Tem salvado a pátria e o humor do mercado o rigor do critério técnico nas escolhas da área econômica. Mesmo na de Joaquim Levy, na qual a capacidade técnica ultrapassou a medida da conveniência política ao criar uma atrapalhação séria para a obrigatória devassa no BNDES, sem a qual não se porá a pedra definitiva por cima do crime organizado na política.

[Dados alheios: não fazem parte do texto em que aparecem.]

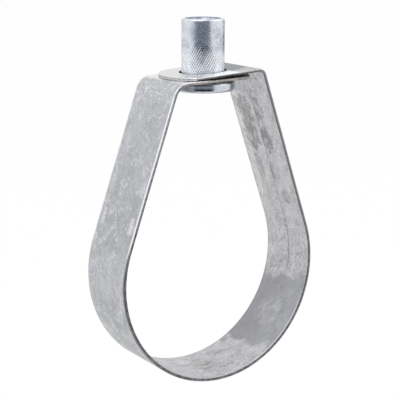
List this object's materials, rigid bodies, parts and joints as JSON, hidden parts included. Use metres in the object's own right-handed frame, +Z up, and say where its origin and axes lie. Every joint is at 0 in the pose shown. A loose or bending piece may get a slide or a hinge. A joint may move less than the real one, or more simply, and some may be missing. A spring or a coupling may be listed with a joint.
{
  "type": "swivel ring hanger",
  "caption": "Teardrop strap hanger that holds a pipe under a threaded rod. The folded band turns about a knurled, flanged nut.",
  "frame": {"origin": "centre of the pipe ring, midway across the strip", "axes": "+Z up along the hanging rod, +Y along the pipe, +X towards the leg whose leaf lies on top"},
  "size_m": [0.0672, 0.0214, 0.1083],
  "materials": {
    "galvanised_strip": "galvanised sheet, dull grey with faint cloudy spangle and sheared edges",
    "zinc_plated_nut": "bright zinc plate over a fine diamond knurl that fades towards the top"
  },
  "bodies": {
    "nut": {"swivel_nut": "zinc_plated_nut"},
    "band": {"ring_band": "galvanised_strip"}
  },
  "joints": [
    {"name": "swivel", "type": "hinge", "parent": "nut", "child": "band", "pos_m": [0, 0, 0.05725], "axis": [0, 0, 1], "continuous": true}
  ]
}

O outro grande ausente do discurso do governo eleito é, aliás, a reforma política, aquela que abre o caminho e dá consistência a todas as outras. De Bolsonaro ao PT e aos PTs em volta do PT, dos juízes honestos aos juízes ladrões, dos brasileiros sem vergonha aos indignados, todos atribuem a nossa desgraça aos defeitos pessoais dos indivíduos que já passaram ou estão por passar pelo poder, apesar de estarmos iniciando a segunda volta na roda completa das ideologias no comando do País colhendo sempre o mesmo fruto podre. Ninguém vê defeitos no “sistema”. Quem tem falhado são só os seus operadores. Tudo vai ser diferente quando as pessoas certas chegarem “lá”, diz-se de norte a sul e de leste a oeste, embora já seja óbvio, desde pelo menos 1776, que o problema está em de onde “emana” o poder no Brasil, que é de todo mundo menos do povo. A desconfiança no povo, que neste país tem de ser “guiado” até para dar um passeiozinho no parque, é uma unanimidade que transcende todas as ideologias.